De l’auteur qui souhaite garder l’anonymat, de la personne qui se cache derrière le nom Matěj Hořava, on ne sait donc que ce qu’il révèle dans ses écrits – et c’est finalement beaucoup ! Car l’auteur y livre tantôt pensées et souvenirs, tantôt amours et traumatismes, se mettant à nu tout en restant pudique – sans que le lecteur sache pour autant distinguer ce qui relève de l’autobiographie ou de l’imaginaire.
« J’écris, je fredonne, j’imagine des accords ; M. respire lourdement dans le vacarme de la pluie et du tonnerre ; j’écris : secrètement ; bien que M. ne sache pas lire, je ne me suis mis à écrire que parce qu’il dort à présent, et qu’il ne me voit pas ; bien qu’il n’ait même pas fini son CP et que tout le monde le considère comme irrécupérable, je serai incapable d’écrire devant lui (plus tard, je ne serai jamais capable d’avouer à quiconque cette faiblesse pour les mots, les rythmes) ; j’écris en secret, et, dans mon texte, M. disparaît et je me retrouve assis seul dans ce bus, tout à fait seul… »
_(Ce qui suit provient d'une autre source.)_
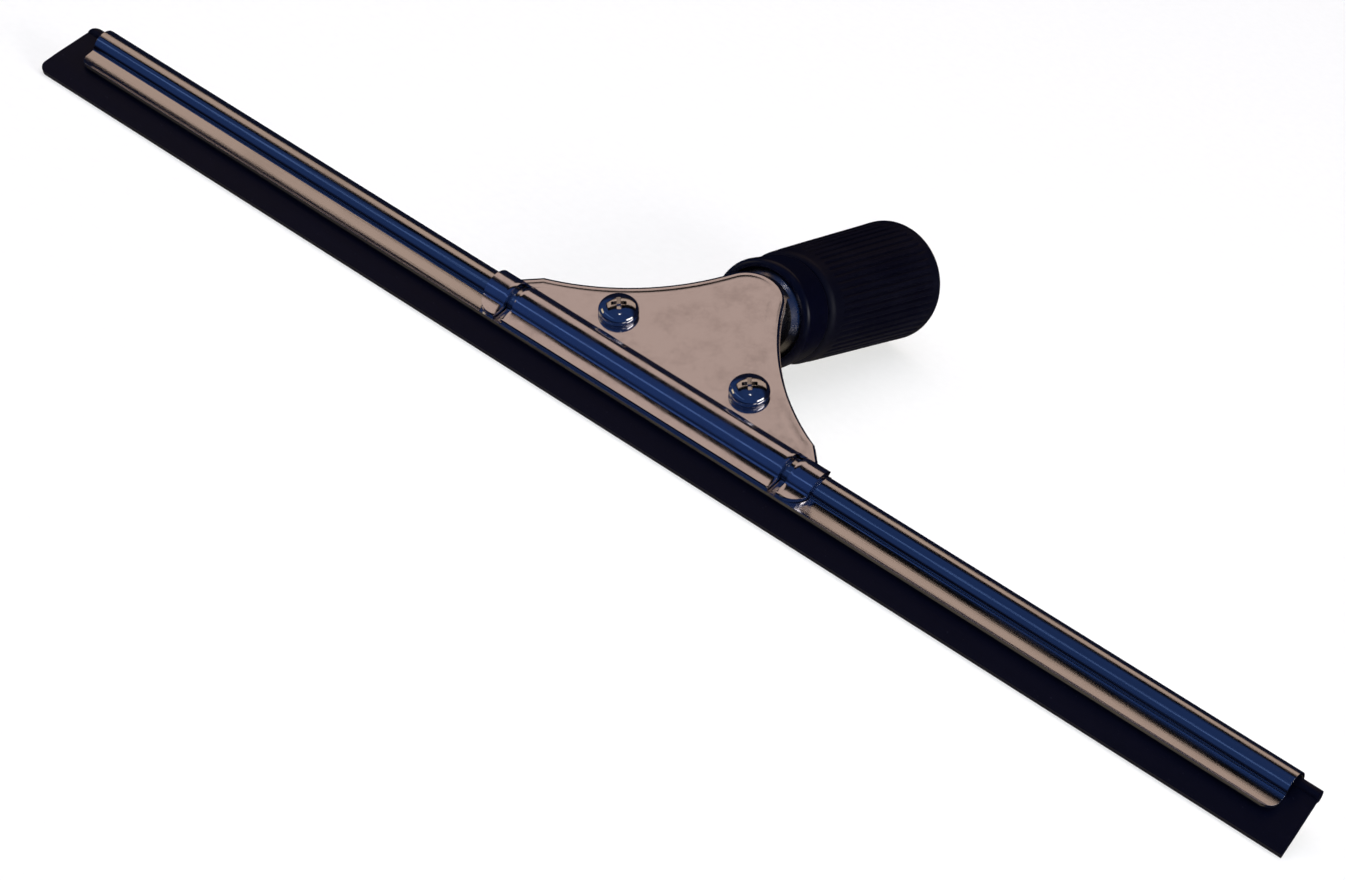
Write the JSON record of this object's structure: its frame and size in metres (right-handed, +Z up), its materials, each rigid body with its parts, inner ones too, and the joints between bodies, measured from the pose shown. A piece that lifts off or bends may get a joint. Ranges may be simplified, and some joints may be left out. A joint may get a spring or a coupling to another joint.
{
  "type": "window squeegee",
  "caption": "Window cleaning squeegee: rubber blade in a folded steel channel, held by a two-screw clamp plate on an angled tubular handle with a ribbed black grip.",
  "frame": {"origin": "centre of the underside of the box round the tool as it lies on its wiping edge and the rim of its grip", "axes": "+X along the blade to the right as seen from the wiping edge with the screws up, +Y from the wiping edge to the grip, +Z up"},
  "size_m": [0.365, 0.1124, 0.0323],
  "materials": {
    "blade_rubber": "smooth dark rubber, cut edges",
    "channel_steel": "bright rolled stainless sheet with fine lengthwise grain",
    "plate_steel": "polished pressed stainless sheet with soft press marks",
    "screw_steel": "bright polished steel",
    "collar_plastic": "smooth satin black",
    "grip_rubber": "black rubber with fine lengthwise ribs"
  },
  "bodies": {
    "handle": {"lower_clamp_plate": "plate_steel", "handle_tube": "plate_steel", "grip_collar": "collar_plastic", "grip_sleeve": "grip_rubber", "left_weld_nut": "screw_steel", "right_weld_nut": "screw_steel"},
    "clamp": {"upper_clamp_plate": "plate_steel"},
    "left_screw": {"left_clamp_screw": "screw_steel"},
    "right_screw": {"right_clamp_screw": "screw_steel"},
    "channel": {"blade_channel": "channel_steel"},
    "rubber": {"rubber_blade": "blade_rubber"}
  },
  "joints": [
    {"name": "clamp_lift", "type": "slide", "parent": "handle", "child": "clamp", "axis": [0, -0.428, 0.9038], "range_m": [0, 0.002]},
    {"name": "left_screw_turn", "type": "hinge", "parent": "clamp", "child": "left_screw", "pos_m": [-0.01895, -0.03525, 0.0165], "axis": [0, -0.428, 0.9038], "range_deg": [0, 905]},
    {"name": "right_screw_turn", "type": "hinge", "parent": "clamp", "child": "right_screw", "pos_m": [0.01965, -0.03525, 0.0165], "axis": [0, -0.428, 0.9038], "range_deg": [0, 905]},
    {"name": "channel_slide", "type": "slide", "parent": "handle", "child": "channel", "axis": [1, 0, 0], "range_m": [-0.12, 0.12]},
    {"name": "rubber_slide", "type": "slide", "parent": "channel", "child": "rubber", "axis": [1, 0, 0], "range_m": [-0.15, 0.15]}
  ],
  "couplings": [
    {"joint": "left_screw_turn", "follows": "clamp_lift", "rad_per_m": 7854},
    {"joint": "right_screw_turn", "follows": "clamp_lift", "rad_per_m": 7854}
  ]
}
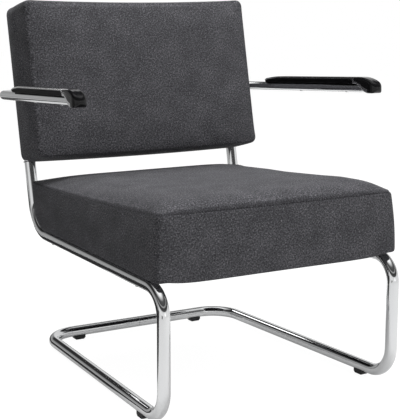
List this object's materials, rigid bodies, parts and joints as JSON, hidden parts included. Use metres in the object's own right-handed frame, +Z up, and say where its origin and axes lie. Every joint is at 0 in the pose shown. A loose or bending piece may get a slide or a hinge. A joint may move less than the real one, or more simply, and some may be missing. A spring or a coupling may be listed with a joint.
{
  "type": "upholstered chair",
  "caption": "Low upholstered lounge chair: crowned seat and back cushions on a bent round-tube sled frame, with a tube arm bow that carries slim dark arm pads.",
  "frame": {"origin": "centre of the bounding box on the floor, under the glides", "axes": "+Z up, +Y to the rear of the chair, +X to the right of a viewer who faces the chair's front"},
  "size_m": [0.7292, 0.7377, 0.798],
  "materials": {
    "chrome": "polished plating",
    "steel": "zinc plated",
    "black_plastic": "moulded, fine matt",
    "glide": "moulded, fine matt",
    "timber": "planed, unfinished",
    "webbing": "woven elastic strap",
    "padding": "open-cell foam",
    "upholstery": "woven wool blend with a fine fleck",
    "lining": "thin bonded cloth",
    "arm_pad": "polished black"
  },
  "bodies": {
    "root": {"frame_tube_left": "chrome", "frame_tube_right": "chrome", "frame_joint_sleeve": "steel", "upright_plug_left": "black_plastic", "upright_plug_right": "black_plastic", "glide_front_left": "glide", "glide_front_right": "glide", "glide_rear_left": "glide", "glide_rear_right": "glide", "glide_screws": "steel", "seat_rail_left": "timber", "seat_rail_right": "timber", "seat_rail_front": "timber", "seat_rail_rear": "timber", "seat_corner_blocks": "timber", "seat_webbing_cross": "webbing", "seat_webbing_long": "webbing", "seat_foam": "padding", "seat_cover": "upholstery", "seat_dust_cloth": "lining", "seat_bolts": "steel", "seat_inserts": "steel", "back_board": "timber", "back_board_screws": "steel", "back_rear_pad": "padding", "back_foam": "padding", "back_cover": "upholstery", "back_tee_nuts": "steel", "arm_bow": "chrome", "arm_spacers": "chrome", "arm_bolts": "chrome", "arm_pad_left": "arm_pad", "arm_pad_right": "arm_pad", "arm_pad_screws": "chrome"}
  },
  "joints": []
}
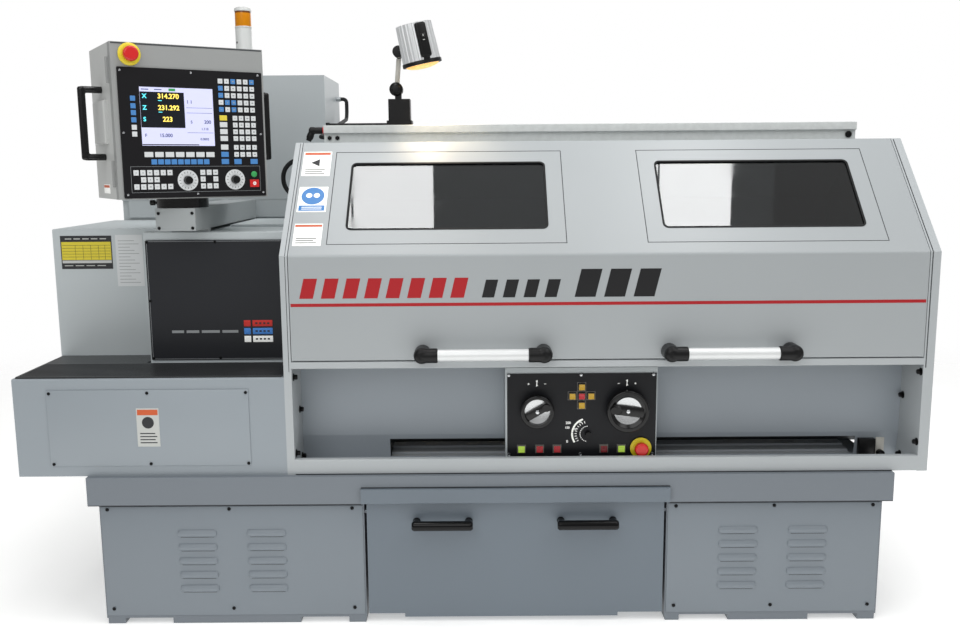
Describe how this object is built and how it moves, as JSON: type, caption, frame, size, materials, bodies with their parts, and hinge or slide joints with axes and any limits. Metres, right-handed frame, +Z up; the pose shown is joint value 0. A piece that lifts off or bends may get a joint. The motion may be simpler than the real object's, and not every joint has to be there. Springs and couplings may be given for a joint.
{
  "type": "cnc lathe",
  "caption": "Flat-bed CNC lathe with full-length guard door, carriage handwheel panel, swivelling control console, signal lamp and work lamp.",
  "frame": {"origin": "on the floor, under the middle of the machine's overall box", "axes": "+X to the right along the bed, +Y to the back, +Z up; the operator stands at -Y"},
  "size_m": [2.6, 1.3198, 1.9],
  "materials": {
    "paint_machine": "satin grey enamel",
    "paint_guard": "satin light grey enamel",
    "paint_cover": "satin grey enamel",
    "paint_base": "satin grey enamel",
    "paint_inner": "satin grey enamel",
    "paint_console": "satin light grey enamel",
    "plate_black": "fine textured black",
    "rubber_black": "ribbed mat",
    "plastic_black": "moulded",
    "handle_black": "moulded, with bright metal tube",
    "cable_black": "sheathed",
    "steel": "ground",
    "cast_iron": "machined",
    "window_glass": "clear laminated",
    "beacon_white": "gloss",
    "beacon_amber": "translucent",
    "button_red": "gloss",
    "button_amber": "gloss",
    "lamp_metal": "satin"
  },
  "bodies": {
    "machine": {"base_frame": "paint_base", "access_covers": "paint_cover", "bed": "cast_iron", "gearbox_housing": "paint_machine", "platform_mat": "rubber_black", "headstock": "paint_machine", "headstock_plate": "plate_black", "end_cover": "paint_machine", "guard_frame": "paint_guard", "chip_panel": "paint_inner", "way_cover": "steel", "rear_guard": "paint_guard", "top_beam": "paint_guard", "cabinet": "paint_machine", "beacon_body": "beacon_white", "beacon_lens": "beacon_amber", "beam_cables": "cable_black", "lamp_base": "plastic_black", "console_arm": "paint_machine", "slewing_ring": "plastic_black"},
    "guard_door": {"door_panel": "paint_guard", "window_panes": "window_glass", "door_handles": "handle_black"},
    "coolant_drawer": {"coolant_tank": "paint_cover", "tank_handles": "plastic_black"},
    "spindle_unit": {"spindle": "steel", "chuck_body": "steel"},
    "jaw_1": {"chuck_jaw_1": "steel"},
    "jaw_2": {"chuck_jaw_2": "steel"},
    "jaw_3": {"chuck_jaw_3": "steel"},
    "screw": {"ball_screw": "steel"},
    "carriage": {"saddle": "cast_iron", "apron_housing": "paint_guard", "apron_plate": "plate_black", "push_buttons": "button_red"},
    "cross_slide": {"cross_slide": "cast_iron"},
    "tool_post": {"tool_post": "steel"},
    "jog_centre": {"jog_centre": "button_red"},
    "jog_up": {"jog_up": "button_amber"},
    "jog_down": {"jog_down": "button_amber"},
    "jog_left": {"jog_left": "button_amber"},
    "jog_right": {"jog_right": "button_amber"},
    "override_knob": {"override_knob": "plastic_black"},
    "apron_stop": {"apron_stop": "button_red"},
    "handwheel_left": {"handwheel_left": "handle_black"},
    "handwheel_right": {"handwheel_right": "handle_black"},
    "tailstock": {"tailstock": "paint_machine"},
    "quill": {"quill": "steel"},
    "tail_wheel": {"tail_wheel": "steel"},
    "console": {"console_box": "paint_console", "console_handles": "plastic_black"},
    "console_front": {"console_front": "paint_console", "console_plate": "plate_black"},
    "selector_1": {"selector_knob_1": "plastic_black"},
    "selector_2": {"selector_knob_2": "plastic_black"},
    "console_stop": {"console_stop": "button_red"},
    "lock_knob": {"lock_knob": "plastic_black"},
    "lamp_stem": {"lamp_stem": "lamp_metal"},
    "lamp_head": {"lamp_head": "lamp_metal"},
    "cabinet_door": {"cabinet_door": "paint_machine"}
  },
  "joints": [
    {"name": "guard_door_hinge", "type": "hinge", "parent": "machine", "child": "guard_door", "pos_m": [0.3815, -0.2714, 1.372], "axis": [1, 0, 0], "range_deg": [-90, 0]},
    {"name": "coolant_drawer_slide", "type": "slide", "parent": "machine", "child": "coolant_drawer", "axis": [0, -1, 0], "range_m": [0, 0.55]},
    {"name": "spindle_turn", "type": "hinge", "parent": "machine", "child": "spindle_unit", "pos_m": [-0.75, -0.0894, 0.98], "axis": [1, 0, 0], "continuous": true},
    {"name": "jaw_1_slide", "type": "slide", "parent": "spindle_unit", "child": "jaw_1", "axis": [0, 0, 1], "range_m": [-0.008, 0.01]},
    {"name": "jaw_2_slide", "type": "slide", "parent": "spindle_unit", "child": "jaw_2", "axis": [0, -0.866, -0.5], "range_m": [-0.008, 0.01]},
    {"name": "jaw_3_slide", "type": "slide", "parent": "spindle_unit", "child": "jaw_3", "axis": [0, 0.866, -0.5], "range_m": [-0.008, 0.01]},
    {"name": "screw_turn", "type": "hinge", "parent": "machine", "child": "screw", "pos_m": [0.37, -0.3434, 0.6], "axis": [1, 0, 0], "range_deg": [-14400, 16560]},
    {"name": "carriage_slide", "type": "slide", "parent": "machine", "child": "carriage", "axis": [1, 0, 0], "range_m": [-0.4, 0.46]},
    {"name": "cross_slide_travel", "type": "slide", "parent": "carriage", "child": "cross_slide", "axis": [0, 1, 0], "range_m": [-0.08, 0.1]},
    {"name": "tool_post_turn", "type": "hinge", "parent": "cross_slide", "child": "tool_post", "pos_m": [0.3155, -0.2244, 0.95], "axis": [0, 0, 1], "continuous": true},
    {"name": "jog_centre_press", "type": "slide", "parent": "carriage", "child": "jog_centre", "axis": [0, 1, 0], "range_m": [0, 0.003], "stiffness_N_per_m": 300},
    {"name": "jog_up_press", "type": "slide", "parent": "carriage", "child": "jog_up", "axis": [0, 1, 0], "range_m": [0, 0.003], "stiffness_N_per_m": 300},
    {"name": "jog_down_press", "type": "slide", "parent": "carriage", "child": "jog_down", "axis": [0, 1, 0], "range_m": [0, 0.003], "stiffness_N_per_m": 300},
    {"name": "jog_left_press", "type": "slide", "parent": "carriage", "child": "jog_left", "axis": [0, 1, 0], "range_m": [0, 0.003], "stiffness_N_per_m": 300},
    {"name": "jog_right_press", "type": "slide", "parent": "carriage", "child": "jog_right", "axis": [0, 1, 0], "range_m": [0, 0.003], "stiffness_N_per_m": 300},
    {"name": "override_turn", "type": "hinge", "parent": "carriage", "child": "override_knob", "pos_m": [0.335, -0.5494, 0.548], "axis": [0, -1, 0], "range_deg": [0, 270]},
    {"name": "apron_stop_press", "type": "slide", "parent": "carriage", "child": "apron_stop", "axis": [0, 1, 0], "range_m": [0, 0.003]},
    {"name": "handwheel_left_turn", "type": "hinge", "parent": "carriage", "child": "handwheel_left", "pos_m": [0.1865, -0.5594, 0.622], "axis": [0, -1, 0], "continuous": true},
    {"name": "handwheel_right_turn", "type": "hinge", "parent": "carriage", "child": "handwheel_right", "pos_m": [0.446, -0.5594, 0.622], "axis": [0, -1, 0], "continuous": true},
    {"name": "tailstock_slide", "type": "slide", "parent": "machine", "child": "tailstock", "axis": [1, 0, 0], "range_m": [-0.4, 0]},
    {"name": "tail_wheel_turn", "type": "hinge", "parent": "tailstock", "child": "tail_wheel", "pos_m": [1.225, -0.0894, 0.98], "axis": [1, 0, 0], "range_deg": [-8640, 0]},
    {"name": "quill_slide", "type": "slide", "parent": "tailstock", "child": "quill", "axis": [1, 0, 0], "range_m": [-0.12, 0]},
    {"name": "console_swivel", "type": "hinge", "parent": "machine", "child": "console", "pos_m": [-0.841, -0.4134, 1.22], "axis": [0, 0, 1], "range_deg": [-60, 45]},
    {"name": "console_front_hinge", "type": "hinge", "parent": "console", "child": "console_front", "pos_m": [-0.97118, -0.59074, 1.4426], "axis": [0, 0, -1], "range_deg": [0, 100]},
    {"name": "selector_1_turn", "type": "hinge", "parent": "console_front", "child": "selector_1", "pos_m": [-0.79122, -0.5158, 1.284], "axis": [0.5358, -0.8443, 0], "range_deg": [-135, 135]},
    {"name": "selector_2_turn", "type": "hinge", "parent": "console_front", "child": "selector_2", "pos_m": [-0.6769, -0.44325, 1.2844], "axis": [0.5358, -0.8443, 0], "range_deg": [-135, 135]},
    {"name": "console_stop_press", "type": "slide", "parent": "console_front", "child": "console_stop", "axis": [-0.5358, 0.8443, 0], "range_m": [0, 0.003]},
    {"name": "lock_knob_turn", "type": "hinge", "parent": "machine", "child": "lock_knob", "pos_m": [-0.93, -0.4134, 1.2188], "axis": [1, 0, 0], "range_deg": [0, 180]},
    {"name": "lamp_stem_tilt", "type": "hinge", "parent": "machine", "child": "lamp_stem", "pos_m": [-0.2295, -0.1874, 1.553], "axis": [0, 1, 0], "range_deg": [-40, 30]},
    {"name": "lamp_head_tilt", "type": "hinge", "parent": "lamp_stem", "child": "lamp_head", "pos_m": [-0.2195, -0.1874, 1.664], "axis": [0, 1, 0], "range_deg": [-30, 30]},
    {"name": "cabinet_door_hinge", "type": "hinge", "parent": "machine", "child": "cabinet_door", "pos_m": [-1.2625, 0.6107, 1.06], "axis": [0, 0, 1], "range_deg": [0, 120]}
  ],
  "couplings": [
    {"joint": "jaw_2_slide", "follows": "jaw_1_slide", "ratio": 1},
    {"joint": "jaw_3_slide", "follows": "jaw_1_slide", "ratio": 1},
    {"joint": "carriage_slide", "follows": "screw_turn", "m_per_rad": 0.0015915},
    {"joint": "quill_slide", "follows": "tail_wheel_turn", "m_per_rad": 0.00079577}
  ]
}
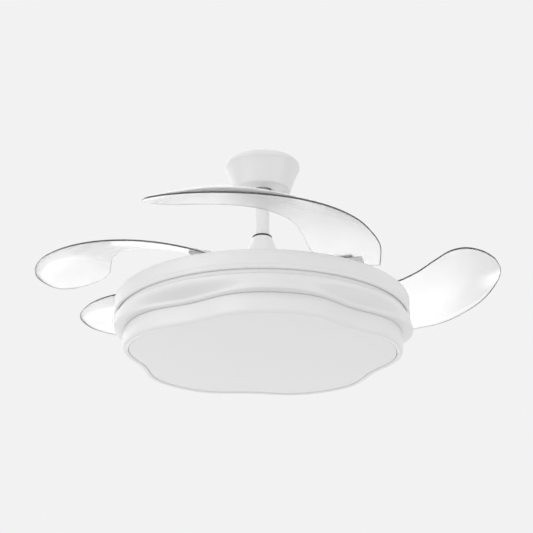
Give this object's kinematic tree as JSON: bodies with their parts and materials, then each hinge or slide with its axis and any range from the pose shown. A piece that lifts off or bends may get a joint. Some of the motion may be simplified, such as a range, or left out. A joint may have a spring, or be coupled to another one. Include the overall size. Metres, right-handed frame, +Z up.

Extrait de « Pálenka » (2014), traduction de Benoît Meunier
En République tchèque, « Pálenka » a été vendu à près de 7000 exemplaires et traduit en bientôt sept langues ; « Mezipřistání », pour sa part, a été vendu à près de 3000 exemplaires et traduit en bientôt trois langues. Des chiffres en soi assez exceptionnels pour un auteur débutant si discret – et apparemment modeste, en dépit des prix littéraires : un an après sa sortie, « Pálenka » a obtenu le prix Magnesia Litera dans la catégorie Découverte de l’année, ainsi que le prix littéraire Česká kniha. « Mezipřistání », quant à lui, a été nominé pour le prix Magnesia Litera catégorie Prose en 2020, et également pour le Prix de littérature de l’Union européenne en 2021.
Les lecteurs francophones devront pourtant prendre leur mal en patience : pour l’instant, les éditeurs français restent hermétiques à la force évocatrice des mots de Matěj Hořava.